• **Given task**: Your task is to extract every line from the material below exactly.

/---

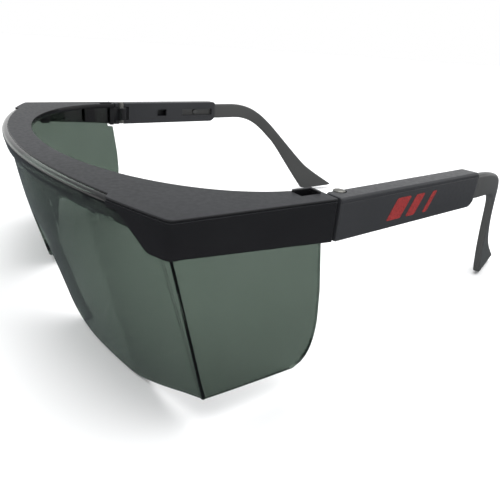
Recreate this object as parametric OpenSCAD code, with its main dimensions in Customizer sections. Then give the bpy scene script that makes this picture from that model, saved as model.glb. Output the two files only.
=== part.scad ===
/* [Front frame] */
// Half of the frame's width across the hinges
hinge_half_w = 78; // [76:0.5:80]
// Half of the frame's width across the front corners
corner_half_w = 77; // [76:0.5:78]
// Distance from the front corners back to the hinge seam
side_len = 38; // [36:0.5:42]
// How far the brow bows forward of the front corners
brow_bow = 16; // [15:0.5:17]
// Height of the side arms and of the temple sleeves
arm_h = 10; // [9.5:0.25:11]
// Height of the front corners
corner_h = 8; // [7.5:0.25:8.5]
// Thickness of the top shelf
shelf_t = 2; // [1.8:0.1:2.2]
// Height of the shelf's top above the surface that the glasses stand on
top_z = 52; // [51:0.5:54]

/* [Lens] */
// Thickness of the lens
lens_t = 1.9; // [1.7:0.1:2]
// How far the lens leans back from its top to its bottom, in degrees
lens_tilt = 14; // [12:0.5:15]
// Half of the width of the nose arch near the bottom of the lens
nose_half_w = 18; // [16:0.5:20]
// Height of the nose arch
nose_h = 28; // [25:0.5:30]
// Depth of the nose rest behind the arch's edge
nose_rest_d = 4; // [3:0.5:6]

/* [Temples] */
// Length of a temple sleeve behind the seam
sleeve_len = 57; // [55:0.5:60]
// Thickness of a temple sleeve, across the head
sleeve_w = 5; // [5:0.1:5.4]
// Thickness of the slide and of its ear hook
slide_w = 2.4; // [2.2:0.1:2.6]
// Height of the slide
slide_h = 7.4; // [6.8:0.1:7.6]
// How far the left temple is folded in from straight back, in degrees
left_fold = 4.2; // [-2:0.2:8]
// How far the right temple is folded in from straight back, in degrees
right_fold = -2.4; // [-2.4:0.2:8]
// How far the left slide is drawn out of its sleeve
left_draw = 0; // [0:0.5:12]
// How far the right slide is drawn out of its sleeve
right_draw = 6; // [0:0.5:12]

/* [Hidden] */
$fn = 48;

// Axes: X across the face with the wearer's left at +X, -Y forward, Z up.
// Heights below are drops from the shelf's top, which placed() lifts to top_z.
// Posts are given as thickness across, length, and y of the front end.
mid_y = 39.3;
seam_y = -2;
corner_y = seam_y - side_len;
front_y = corner_y - brow_bow;
brow_r = arc_radius(corner_half_w, brow_bow);

// Brow and side arms
corner_round = 1.2;
plate_t = 1.3;
arm_wall_t = 1.8;
centre_half_w = 60.8;
plate_top_x = 61.5;
plate_foot_x = 73.2;
opening_half_w = 70;
opening_back_y = -4;
opening_front_y = front_y + 8;
opening_power = 2.07;
brow_wall_in = 5;
brow_wall_t = 1.8;
brow_wall_h = 7.2;
post_h = 8.4;
front_post = [1.6, 4, -35];
rear_post = [2.4, 5, -16];
end_block_t = 2;
end_block_w = 5.6;
slot_w = 2.6;
slot_len = 4.6;
slot_front_y = -8.6;
rim_t = 0.8;
rim_h = 0.6;

// Lens: a slice of a leaning drum with two flat side shields
lens_gap = 0.15;
lens_proud = 0.9;
lens_top = 0.3;
lens_tuck = shelf_t + 0.3;
lens_bow = (brow_bow + lens_proud) * cos(lens_tilt);
lens_r = arc_radius(corner_half_w, lens_bow);
shield_x = corner_half_w - arm_wall_t - 0.35;
lens_drop = 52;
lobe_foot_x = 50;
lobe_side_x = 60;
lobe_side_drop = 49.2;
shield_drop = 44.4;
shield_back_y = seam_y + 2.5;
arch_waist_drop = 45;
arch_foot = 22;

// Hinge: the pin's axis, the frame's knuckle and the sleeve's two ears
pin_x = hinge_half_w - 4.3;
pin_y = seam_y + 4.3;
slot_x = pin_x - 1.1;
pin_r = 1.4;
pin_fit = 0.05;
pin_head_r = 1.6;
pin_head_t = 0.3;
ear_t = 1.8;
ear_r = 3.2;
knuckle_r = 2.8;
knuckle_web = 3.4;
knuckle_drop = ear_t + 0.3;
knuckle_h = arm_h - 2 * knuckle_drop;

// Sleeve, measured from the pin's axis: x outward, y rearward
sleeve_out = hinge_half_w - pin_x;
sleeve_in = sleeve_out - sleeve_w;
sleeve_front = seam_y - pin_y + 0.4;
sleeve_back = sleeve_front + sleeve_len;
sleeve_chamfer = 0.5;
hinge_pocket_y = 3.7;
slide_x = (sleeve_in + sleeve_out) / 2;
slide_gap = 0.2;
cavity_y = 9;
window_y = 33;
window_len = 18;
window_h = 3.2;
peephole_y = 19;
peephole_len = 5;

// Slide and ear hook, measured from the pin's axis when the slide is pushed home
slide_front = 24;
slide_drop = arm_h / 2;
nub_y = 35;
nub_r = 1.2;
hook_from = [sleeve_back + 5.5, -slide_drop];
hook_lead = [sleeve_back + 27, -slide_drop];
hook_fall = [sleeve_back + 27.5, -18.4];
hook_end = [sleeve_back + 64.2, -49.9];
hook_turn_in = 16.4;
hook_turn_power = 1.6;
hook_back = 2.9;
hook_front = 2.7;
hook_heel = 3.6;
hook_toe = 5.4;
hook_rings = 26;
tip_len = 1.2;
tip_rings = 4;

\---

• **Completed task**:
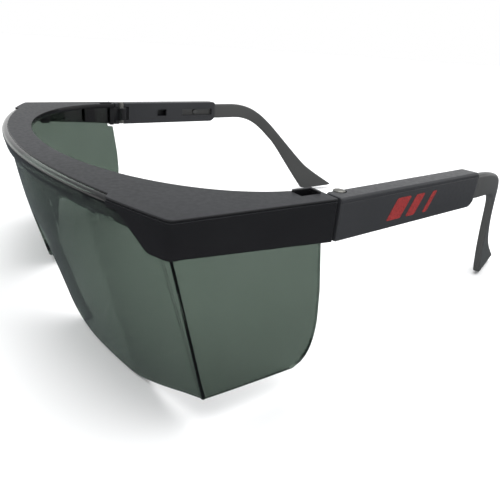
Recreate this object as parametric OpenSCAD code, with its main dimensions in Customizer sections. Then give the bpy scene script that makes this picture from that model, saved as model.glb. Output the two files only.
=== part.scad ===
/* [Front frame] */
// Half of the frame's width across the hinges
hinge_half_w = 78; // [76:0.5:80]
// Half of the frame's width across the front corners
corner_half_w = 77; // [76:0.5:78]
// Distance from the front corners back to the hinge seam
side_len = 38; // [36:0.5:42]
// How far the brow bows forward of the front corners
brow_bow = 16; // [15:0.5:17]
// Height of the side arms and of the temple sleeves
arm_h = 10; // [9.5:0.25:11]
// Height of the front corners
corner_h = 8; // [7.5:0.25:8.5]
// Thickness of the top shelf
shelf_t = 2; // [1.8:0.1:2.2]
// Height of the shelf's top above the surface that the glasses stand on
top_z = 52; // [51:0.5:54]

/* [Lens] */
// Thickness of the lens
lens_t = 1.9; // [1.7:0.1:2]
// How far the lens leans back from its top to its bottom, in degrees
lens_tilt = 14; // [12:0.5:15]
// Half of the width of the nose arch near the bottom of the lens
nose_half_w = 18; // [16:0.5:20]
// Height of the nose arch
nose_h = 28; // [25:0.5:30]
// Depth of the nose rest behind the arch's edge
nose_rest_d = 4; // [3:0.5:6]

/* [Temples] */
// Length of a temple sleeve behind the seam
sleeve_len = 57; // [55:0.5:60]
// Thickness of a temple sleeve, across the head
sleeve_w = 5; // [5:0.1:5.4]
// Thickness of the slide and of its ear hook
slide_w = 2.4; // [2.2:0.1:2.6]
// Height of the slide
slide_h = 7.4; // [6.8:0.1:7.6]
// How far the left temple is folded in from straight back, in degrees
left_fold = 4.2; // [-2:0.2:8]
// How far the right temple is folded in from straight back, in degrees
right_fold = -2.4; // [-2.4:0.2:8]
// How far the left slide is drawn out of its sleeve
left_draw = 0; // [0:0.5:12]
// How far the right slide is drawn out of its sleeve
right_draw = 6; // [0:0.5:12]

/* [Hidden] */
$fn = 48;

// Axes: X across the face with the wearer's left at +X, -Y forward, Z up.
// Heights below are drops from the shelf's top, which placed() lifts to top_z.
// Posts are given as thickness across, length, and y of the front end.
mid_y = 39.3;
seam_y = -2;
corner_y = seam_y - side_len;
front_y = corner_y - brow_bow;
brow_r = arc_radius(corner_half_w, brow_bow);

// Brow and side arms
corner_round = 1.2;
plate_t = 1.3;
arm_wall_t = 1.8;
centre_half_w = 60.8;
plate_top_x = 61.5;
plate_foot_x = 73.2;
opening_half_w = 70;
opening_back_y = -4;
opening_front_y = front_y + 8;
opening_power = 2.07;
brow_wall_in = 5;
brow_wall_t = 1.8;
brow_wall_h = 7.2;
post_h = 8.4;
front_post = [1.6, 4, -35];
rear_post = [2.4, 5, -16];
end_block_t = 2;
end_block_w = 5.6;
slot_w = 2.6;
slot_len = 4.6;
slot_front_y = -8.6;
rim_t = 0.8;
rim_h = 0.6;

// Lens: a slice of a leaning drum with two flat side shields
lens_gap = 0.15;
lens_proud = 0.9;
lens_top = 0.3;
lens_tuck = shelf_t + 0.3;
lens_bow = (brow_bow + lens_proud) * cos(lens_tilt);
lens_r = arc_radius(corner_half_w, lens_bow);
shield_x = corner_half_w - arm_wall_t - 0.35;
lens_drop = 52;
lobe_foot_x = 50;
lobe_side_x = 60;
lobe_side_drop = 49.2;
shield_drop = 44.4;
shield_back_y = seam_y + 2.5;
arch_waist_drop = 45;
arch_foot = 22;

// Hinge: the pin's axis, the frame's knuckle and the sleeve's two ears
pin_x = hinge_half_w - 4.3;
pin_y = seam_y + 4.3;
slot_x = pin_x - 1.1;
pin_r = 1.4;
pin_fit = 0.05;
pin_head_r = 1.6;
pin_head_t = 0.3;
ear_t = 1.8;
ear_r = 3.2;
knuckle_r = 2.8;
knuckle_web = 3.4;
knuckle_drop = ear_t + 0.3;
knuckle_h = arm_h - 2 * knuckle_drop;

// Sleeve, measured from the pin's axis: x outward, y rearward
sleeve_out = hinge_half_w - pin_x;
sleeve_in = sleeve_out - sleeve_w;
sleeve_front = seam_y - pin_y + 0.4;
sleeve_back = sleeve_front + sleeve_len;
sleeve_chamfer = 0.5;
hinge_pocket_y = 3.7;
slide_x = (sleeve_in + sleeve_out) / 2;
slide_gap = 0.2;
cavity_y = 9;
window_y = 33;
window_len = 18;
window_h = 3.2;
peephole_y = 19;
peephole_len = 5;

// Slide and ear hook, measured from the pin's axis when the slide is pushed home
slide_front = 24;
slide_drop = arm_h / 2;
nub_y = 35;
nub_r = 1.2;
hook_from = [sleeve_back + 5.5, -slide_drop];
hook_lead = [sleeve_back + 27, -slide_drop];
hook_fall = [sleeve_back + 27.5, -18.4];
hook_end = [sleeve_back + 64.2, -49.9];
hook_turn_in = 16.4;
hook_turn_power = 1.6;
hook_back = 2.9;
hook_front = 2.7;
hook_heel = 3.6;
hook_toe = 5.4;
hook_rings = 26;
tip_len = 1.2;
tip_rings = 4;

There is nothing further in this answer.